Después de largos debates, el 24 de febrero quedó aprobado el dictamen de la Ley de Divorcio. Al día siguiente, 25 de febrero se procedió a la aprobación definitiva de la Ley, con 260 votos a favor y 23 en contra, que sería publicada en la Gaceta el 11 de marzo de 1932.

La Ley de Divorcio de 1932 consta de 69 artículos, unas Reglas Transitorias y una Disposición Final. La estructura de la Ley es la siguiente:

En 1936, el índice de divorcios en España era de 165 divorcios por cada mil matrimonios, es decir, un índice muy bajo. Por tanto, se puede afirmar que «la Ley del Divorcio no dio lugar a una crisis del matrimonio o de la institución familiar tal como habían advertido algunos de sus adversarios. Al contrario, el uso moderado que se hizo de la nueva legislación parece confirmar el argumento de quienes lo enfocaban desde la perspectiva de una institución social que había de fortalecer la familia y el matrimonio, al actuar como válvula de seguridad para ratificar la situación de estos matrimonios irremediablemente rotos, e incluso permitir establecer las condiciones necesarias para emprender una nueva experiencia matrimonial».[12]
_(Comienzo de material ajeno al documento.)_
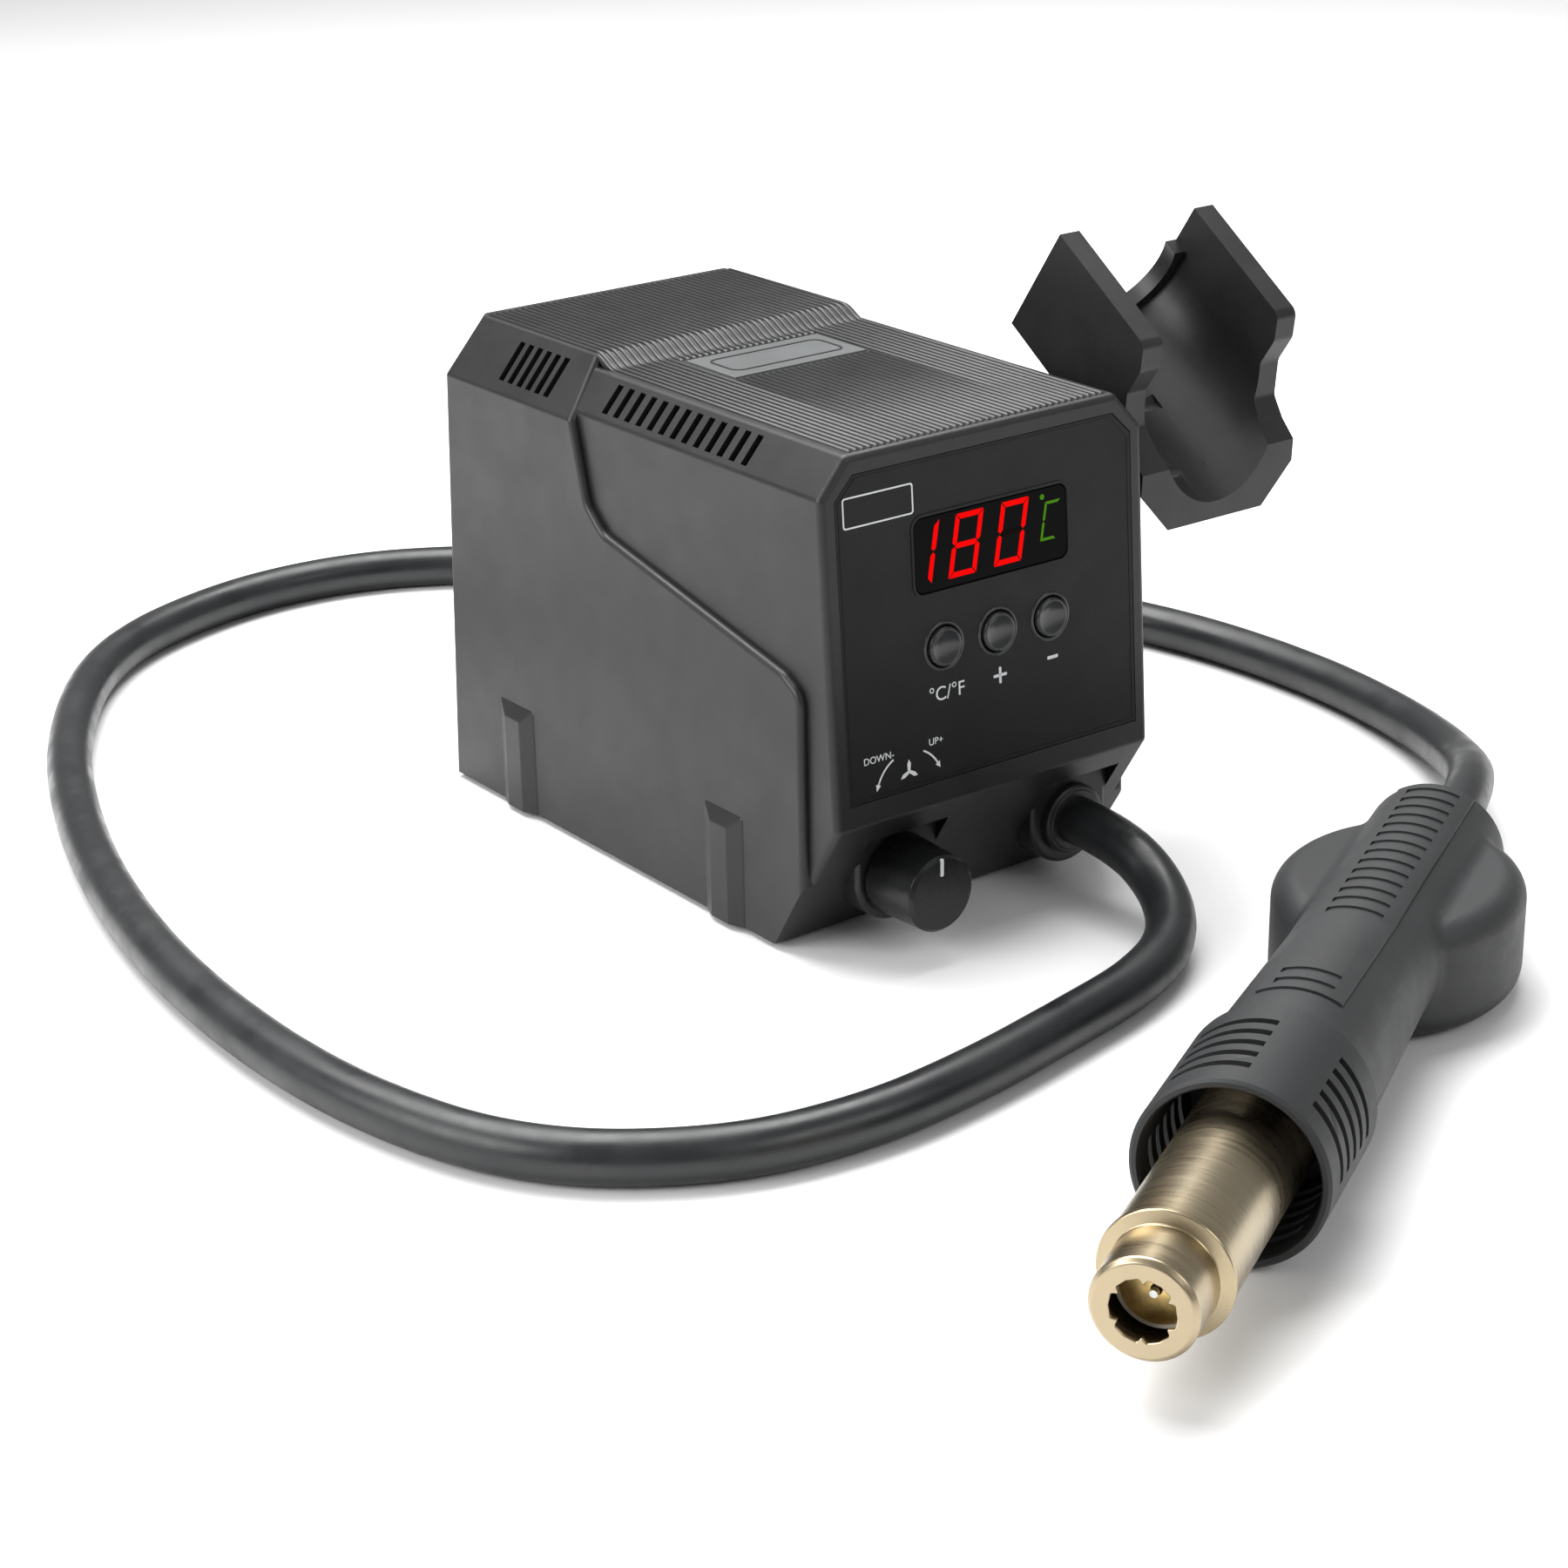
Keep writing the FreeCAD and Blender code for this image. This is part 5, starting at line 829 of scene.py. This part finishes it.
def make_marks():
    lettering("unit_label", "°C/°F", BUTTONS[0][0] + 0.4, MARK_V - 1.0, 5.0, FRONT)
    lettering("less_air_label", "DOWN-", -36.4, 16.0, 2.5, FRONT)
    lettering("more_air_label", "UP+", -18.8, 16.2, 2.5, FRONT)
    plus_x, minus_x = BUTTONS[1][0] + 0.4, BUTTONS[2][0] + 0.5
    bars = [slab(rounded_rectangle(plus_x, MARK_V - 0.5, 4.2, 0.75, 0.2, 2), MARK_LIFT, INK_T),
            slab(rounded_rectangle(plus_x, MARK_V - 0.5, 0.75, 4.2, 0.2, 2), MARK_LIFT, INK_T),
            slab(rounded_rectangle(minus_x, MARK_V + 0.3, 3.4, 0.85, 0.2, 2), MARK_LIFT, INK_T)]
    box_x, box_v, box_w, box_h = -33.2, 77.4, 21.0, 7.6
    bars.append(frame_ring(rounded_rectangle(box_x, box_v, box_w, box_h, 0.8, 3),
                           rounded_rectangle(box_x, box_v, box_w - 0.8, box_h - 0.8, 0.5, 3),
                           MARK_LIFT, INK_T))
    fan_x, fan_v = -27.4, 10.6
    for turn in (90, 210, 330):
        blade = [(0.25, -0.35), (2.0, -0.6), (3.0, 0.0), (1.8, 0.5), (0.25, 0.4)]
        c, s = math.cos(math.radians(turn)), math.sin(math.radians(turn))
        bars.append(slab([(fan_x + px * c - py * s, fan_v + px * s + py * c) for px, py in blade],
                         MARK_LIFT, INK_T))
    bars.append(slab(arc(fan_x, fan_v, 0.45, 0, 330, 11), MARK_LIFT, INK_T))
    bars += arrow_arc(fan_x, fan_v - 5.0, 10.2, 117, 158)
    bars += arrow_arc(fan_x, fan_v - 5.0, 10.2, 63, 30)
    mesh = place(merged("panel_marks", bars), FRONT)
    dress(add_object("panel_marks", mesh), "panel_grey", "ink")


make_marks()


def make_panel_relief():
    """The raised line round the label, the window's frame and the buttons' rims."""
    half, low, high, cut = 45.0, 6.6, 85.5, 5.4
    rim_r, rim_half, rim_out, rim_root = 5.75, 0.5, 0.35, -0.05

    def label_outline(inset):
        h, b, t = half - inset, low + inset, high - inset
        c = cut - inset * 0.4
        return [(-h, b), (h, b), (h, t - c), (h - c, t), (c - h, t), (-h, t - c)]

    shapes = [frame_ring(label_outline(0), label_outline(0.35), -0.05, 0.1)]
    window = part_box("display_window")
    window_x = (window[0].x + window[1].x) / 2 / MM - _middle / MM
    outer = rounded_rectangle(window_x, 62.7, 49.4, 20.4, 3.4)
    inner = rounded_rectangle(window_x, 62.7, 48.0, 19.0, 2.7)
    shapes.append(frame_ring(outer, inner, -0.05, 0.22))
    mesh = place(merged("panel_relief", shapes), FRONT)
    smooth(mesh, 30)
    dress(add_object("panel_relief", mesh), "panel_grey")
    rims = []
    crown = [(rim_r + rim_half * math.cos(math.radians(a)), rim_out * math.sin(math.radians(a)))
             for a in range(180, -1, -20)]
    section = [(rim_r - rim_half, rim_root), *crown, (rim_r + rim_half, rim_root)]
    for button_x, _ in BUTTONS:
        ring = lathe("rim", section, 56)
        ring.transform(Matrix.Translation((button_x, BUTTON_V, 0)))
        rims.append(([v.co.copy() for v in ring.vertices], [tuple(p.vertices) for p in ring.polygons]))
        bpy.data.meshes.remove(ring)
    mesh = place(merged("button_rims", rims), FRONT)
    smooth(mesh, 50)
    dress(add_object("button_rims", mesh), "dark_plastic", "button_grey")


make_panel_relief()


def make_buttons():
    """Each cap is dished, with a soft rim."""
    for x, node in BUTTONS:
        outline = [(0, -5.4), (1.6, -5.4), (1.6, -3.9), (6.2, -3.9), (6.2, -2.8), (4.9, -2.8),
                   (4.9, 0.55)]
        outline += [(4.25 + 0.65 * math.cos(math.radians(a)), 0.6 + 0.65 * math.sin(math.radians(a)))
                    for a in range(0, 91, 15)]
        outline += [(r, 0.62 + 0.63 * (r / 4.25) ** 2.2) for r in (3.9, 3.4, 2.9, 2.3, 1.6, 0.8)]
        outline.append((0, 0.62))
        mesh = lathe(node + "_cap", outline, 64, closed=False)
        mesh.transform(Matrix.Translation((x, BUTTON_V, 0)))
        place(mesh, FRONT)
        smooth(mesh, 40)
        piece = dress(add_object(node + "_cap", mesh, BODIES[node]), "button_grey")
        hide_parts(node)


make_buttons()


# ---------------------------------------------------------------- knob's pointer
def make_pointer():
    front = corner("airflow_knob").y / MM
    x, z = KNOB_AXIS.x / MM, KNOB_AXIS.z / MM
    knob_r = 9.9
    turn = axes_at(Vector((x, front, z)) * MM, Vector((1, 0, 0)), Vector((0, 0, 1)), Vector((0, -1, 0)))
    line = slab(rounded_rectangle(0, knob_r - 2.9, 1.0, 4.6, 0.3, 3), -0.45, 0.02)
    mesh = place(merged("knob_pointer", [line]), turn)
    dress(add_object("knob_pointer", mesh, "knob"), "dark_plastic", "ink")


make_pointer()


# ---------------------------------------------------------------- stage and lights
FLOOR_HALF = 4                # metres
SKY_STRENGTH = 0.34

def make_stage():
    far = FLOOR_HALF
    mesh = mesh_from("floor", [(-far, -far, 0), (far, -far, 0), (far, far, 0), (-far, far, 0)],
                     [(0, 1, 2, 3)])
    floor = bpy.data.objects.new("floor", mesh)
    bpy.context.scene.collection.objects.link(floor)
    graph = Graph("pale_floor")
    graph.colour(graph.ramp(graph.noise(3), [(0.3, (0.83, 0.83, 0.83)), (0.7, (0.86, 0.86, 0.86))]))
    graph.set(Roughness=0.7)
    floor.data.materials.append(graph.material)
    world = bpy.data.worlds.new("studio")
    world.use_nodes = True
    sky = world.node_tree.nodes["Background"]
    sky.inputs["Color"].default_value = (1, 1, 1, 1)
    sky.inputs["Strength"].default_value = SKY_STRENGTH
    bpy.context.scene.world = world


def area_light(name, place_at, target, size, power):
    data = bpy.data.lights.new(name, "AREA")
    data.shape = "RECTANGLE"
    data.size, data.size_y = size
    data.energy = power
    light = bpy.data.objects.new(name, data)
    light.location = place_at
    light.rotation_euler = (Vector(target) - Vector(place_at)).to_track_quat("-Z", "Y").to_euler()
    bpy.context.scene.collection.objects.link(light)


make_stage()
area_light("top_softbox", (0.1, 0.55, 1.3), (0, 0, 0.05), (1.6, 1.0), 44)
area_light("left_softbox", (-1.35, 0.25, 0.75), (0, 0, 0.08), (1.0, 0.7), 17)
area_light("front_softbox", (0.35, -1.4, 1.1), (0, 0, 0.02), (1.2, 0.6), 7)
bpy.context.scene.view_settings.view_transform = "Standard"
Sin embargo, esta Ley tuvo una importancia fundamental desde el punto de vista ideológico, al presentarse como una defensa de la mujer (aunque los autores católicos defendían justamente lo contrario) y un paso adelante en el camino por la igualdad de derechos de los sexos, hasta el punto de que fue considerada, en su época, como la Ley más progresista de Europa.[13]

La Ley de 23 de septiembre de 1939, publicada en el BOE. del 5 de octubre de 1939,[14]​ deroga la ley del divorcio de 1932 y declara nulas todas las sentencias de divorcio, a instancia de una de las partes.